Even when we don't think we are being selfish, I suggest that we are. I wanted to support my family and show the love I already have for Clara, and there is nothing wrong with that. At the same time, however, I forgot about the women who gave birth without their husbands. I forgot about the sons and daughters whose fathers miss their first steps, maybe even their first words. The Buddhists believe that attachment leads to suffering. That desire for things causes us to be disappointed and to have pain. While I do not believe that complete detachment is in my future, I think there is some truth in what they are saying. Can we be so attached to our loved ones that we do not transfer that emotion and understanding? We do not empathize. It is not that we are cold-hearted, but rather that we simply do not realize.

I think that is a bigger problem than cold-hearted-ness. In today's American society, the problem is not that anyone wants people to starve. The problem is that we are so worried about our family, our friends, our loved ones, going the least bit hungry that we forget to see the forest for the trees. We forget that other mothers, sons, sisters, uncles and grandmas need food too. They need to see a doctor. They need new glasses, school supplies, and diapers.

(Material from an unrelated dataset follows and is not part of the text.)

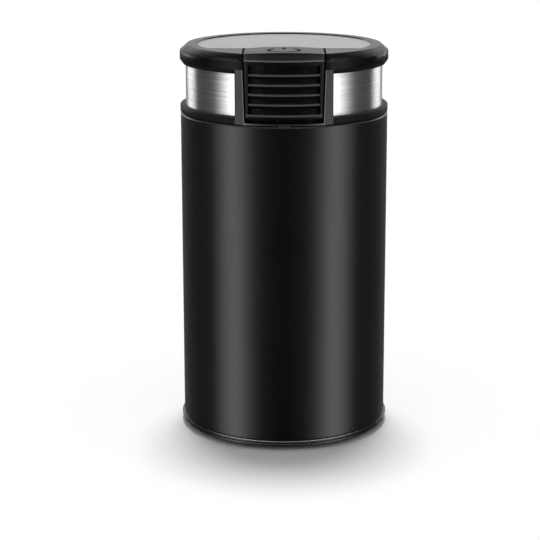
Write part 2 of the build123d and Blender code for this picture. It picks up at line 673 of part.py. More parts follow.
def button_pocket():
    """Space that the button needs in the frame, with the notch for its foot."""
    pocket_r, sill_z = 43.4, FACE_LOW - BUTTON_TRAVEL - 0.4
    top = button_taper(0, BUTTON_BACK + 0.3, SHELF_Z, TOP_Z + 5)
    front = button_taper(0, -20, sill_z, TOP_Z + 5) - disc(pocket_r, 100, 200)
    notch = block((-3.2, 3.2), (-45.0, -38), (DECK_Z - 1, 154))
    return top + front + notch


def steel_band():
    """Brushed steel strip wrapped round the lid from post to post."""
    thick = 0.4
    band = ring(WALL_OUT, WALL_OUT + thick, BAND_LOW, BAND_HIGH)
    post_angle = degrees(asin(POST_X / WALL_OUT))
    return band - sector(40, 50, BAND_LOW - 1, BAND_HIGH + 1, -90, post_angle + 0.2)


def clear_cup():
    """Clear inner cup: skirt that goes over the neck, shelf under the button and raised window."""
    skirt_low, wall, shelf_t, window_top = 147.0, 1.6, 1.8, TOP_Z - 0.3
    window_r, chord = WINDOW_R - 0.15, CHORD_Y + 0.15
    body = ring(CUP_IN, CUP_R, skirt_low, SHELF_Z) + disc(CUP_IN + 0.5, SHELF_Z - shelf_t, SHELF_Z)
    body = body + window_hole(window_r, chord, SHELF_Z - 0.5, window_top)
    hollow = window_hole(window_r - wall, chord + wall, SHELF_Z - shelf_t - 1, window_top - wall)
    ledge = ring(38.4, CUP_IN + 0.5, RIM_Z + 2.2, RIM_Z + 3.4)
    key_slot = block((-3.3, 3.3), (CUP_IN - 2, CUP_R + 2), (skirt_low - 1, DECK_Z + 11))
    return body - hollow + ledge - key_slot


def lid_gasket():
    """Silicone ring in the clear cup, which seals on the bowl's rim."""
    return ring(37.6, CUP_IN, RIM_Z, RIM_Z + 2.2)


def lid_button():
    """Press button: crowned top plate, louvred grip face and the foot that meets the push rod."""
    plate_t, crown, corner_r = 2.0, 0.8, 1.5
    foot_half, foot_front, foot_back = 2.6, -44.4, -42.8
    crown_z, half = TOP_Z + crown, OPENING_TOP - BUTTON_GAP
    prism = button_taper(BUTTON_GAP, BUTTON_BACK, FACE_LOW, crown_z)
    uprights = [
        edge for edge in prism.edges()
        if abs(edge.center().Y - BUTTON_BACK) < 0.01 and abs(edge.center().X) > 1
    ]
    prism = fillet(uprights, corner_r)
    whole = prism & turned(
        (0, FACE_LOW), (LID_R, FACE_LOW), (LID_R, CHAMFER_Z), (FLAT_R, crown_z), (0, crown_z)
    )
    crown_r = (half ** 2 + crown ** 2) / (2 * crown)
    dome = Pos(0, -35, crown_z - crown_r) * Rot(90, 0, 0) * Cylinder(crown_r, 60)
    whole = (whole & dome) - disc(FLAT_R, FACE_LOW - 1, TOP_Z - plate_t)
    foot_bar = block((-foot_half, foot_half), (foot_front, foot_back), (ROD_TOP + 0.3, FACE_LOW + 3))
    return whole - grip_recess() + foot_bar


def grip_recess():
    """Recess in the button's face, less the four louvres left standing in it."""
    half, low, high, slats = 15.5, 151.4, 172.6, 4
    front = block((-half, half), (-60, -30), (low, high))
    recess = ring(PANEL_R, LID_R + 5, low, high) & front
    root_r, tip_r = PANEL_R - 0.5, LID_R - 0.3
    pitch = (high - low) / (slats + 1)
    for count in range(1, slats + 1):
        ledge = low + count * pitch
        louvre = turned(
            (root_r, ledge + 0.6), (tip_r, ledge + 0.35, 0.15), (tip_r, ledge - 0.15, 0.15),
            (root_r, ledge - 2.4),
        )
        recess = recess - louvre
    return recess


def button_spring(side):
    """Return spring between the cup's shelf and the button's top plate."""
    spring = coil_spring(2.2, 0.5, TOP_Z - 2.0 - SHELF_Z, 3)
    return Pos(side * 11, -31, SHELF_Z) * spring


PIECES = {
    "bottom_cover": bottom_cover,
    "cover_screws": cover_screws,
    "cord_grommet": cord_grommet,
    "cord_clamp": cord_clamp,
    "clamp_screws": clamp_screws,
    "body_shell": body_shell,
    "bowl_housing": bowl_housing,
    "grinding_bowl": grinding_bowl,
    "shaft_seal": shaft_seal,
    "motor_shaft": shaft,
    "armature_core": armature_core,
    "armature_winding": armature_winding,
    "commutator": commutator,
    "cooling_fan": cooling_fan,
    "blade_hub": blade_hub,
    "blade": blade,
    "blade_nut": blade_nut,
    "stator_core": stator_core,
    "field_coil_right": lambda: field_coil(0),
    "field_coil_left": lambda: field_coil(180),
    "upper_bracket": upper_bracket,
    "lower_bracket": lower_bracket,
    "upper_bush": lambda: bush(UPPER_BRACKET_Z),
    "lower_bush": lambda: bush(LOWER_BRACKET_Z),
    "brush_holder_rear": lambda: brush_holder(0),
    "brush_holder_front": lambda: brush_holder(180),
    "carbon_brush_rear": lambda: carbon_brush(0),
    "carbon_brush_front": lambda: carbon_brush(180),
    "brush_spring_rear": lambda: brush_spring(0),
    "brush_spring_front": lambda: brush_spring(180),
    "through_bolts": through_bolts,
    "motor_mounts": motor_mounts,
    "mount_screws": mount_screws,
    "micro_switch": micro_switch,
    "switch_button": switch_button,
    "switch_lever": switch_lever,
    "push_rod": push_rod,
    "rod_spring": rod_spring,
    "capacitor": capacitor,
    "terminal_block": terminal_block,
    "live_lead": live_lead,
    "switched_lead": switched_lead,
    "neutral_lead": neutral_lead,
    "lid_frame": lid_frame,
    "steel_band": steel_band,
    "clear_cup": clear_cup,
    "lid_gasket": lid_gasket,
    "lid_button": lid_button,
    "button_spring_left": lambda: button_spring(-1),
    "button_spring_right": lambda: button_spring(1),
}
for number, angle in enumerate(FOOT_ANGLES, 1):
    PIECES[f"foot_{number}"] = lambda angle=angle: foot(angle)

os.makedirs("parts", exist_ok=True)
for name, make in PIECES.items():
    export_step(make(), f"parts/{name}.step")
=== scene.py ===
from math import cos, pi, radians, sin

import bmesh
import bpy
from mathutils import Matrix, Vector


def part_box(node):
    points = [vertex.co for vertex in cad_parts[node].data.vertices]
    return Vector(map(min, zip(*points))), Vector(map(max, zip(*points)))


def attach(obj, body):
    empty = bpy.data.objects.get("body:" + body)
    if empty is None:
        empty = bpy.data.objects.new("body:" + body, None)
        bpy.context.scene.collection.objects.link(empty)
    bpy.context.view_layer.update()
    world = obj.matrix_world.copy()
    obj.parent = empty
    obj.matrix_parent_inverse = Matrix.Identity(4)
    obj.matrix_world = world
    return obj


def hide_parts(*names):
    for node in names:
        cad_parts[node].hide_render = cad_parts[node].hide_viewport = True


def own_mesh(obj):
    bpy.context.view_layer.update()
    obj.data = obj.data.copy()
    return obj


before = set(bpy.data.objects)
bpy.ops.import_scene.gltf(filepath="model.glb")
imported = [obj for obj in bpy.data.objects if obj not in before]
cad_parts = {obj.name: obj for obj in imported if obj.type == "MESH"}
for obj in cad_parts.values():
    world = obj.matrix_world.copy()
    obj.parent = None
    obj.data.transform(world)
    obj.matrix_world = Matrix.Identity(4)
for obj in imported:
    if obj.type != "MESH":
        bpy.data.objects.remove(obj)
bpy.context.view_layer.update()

scene = bpy.context.scene
scene.view_settings.view_transform = "Standard"

# ---------------------------------------------------------------- camera
# A long lens three quarters of a metre in front of the grinder and a little above its lid,
# tilted down. The grinder stands right of the picture's middle and above it.
LENS_MM, FILM_MM, NEAR = 112.5, 36, 0.05
SHIFT_X, SHIFT_Y = -0.026, -0.052
CAMERA_PLACE = (0, -0.76, 0.2669)
CAMERA_TILT_DEG = 13.48
camera_data = bpy.data.cameras.new("camera")
camera_data.lens = LENS_MM
camera_data.sensor_width = FILM_MM
camera_data.shift_x = SHIFT_X
camera_data.shift_y = SHIFT_Y
camera_data.clip_start = NEAR
camera = bpy.data.objects.new("camera", camera_data)
camera.location = CAMERA_PLACE
camera.rotation_euler = (radians(90 - CAMERA_TILT_DEG), 0, 0)
scene.collection.objects.link(camera)
scene.camera = camera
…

This is not a demand that government step in, because isn't government a way to force people to act a certain way? No. This is a desire that individual people would open their hearts and love the person they don't know like they would love their sister.

2 comments:

Jake said...

I really like issue this post is tackling. Puts a whole new perspective to selfishness.

In my ethics class, the sort of model that was taught was that most people have a moral priority for themselves, then people they cared for, and then the rest of the community. It was represented with circles inside circles.

Though this model is pretty accurate, I agree there seems to be a need to extend our care more outwards than inwards.

Carrie Anne Johansen said...

It could possibly be viewed as the same model with the self not only being the center but also permeating the other circles as well.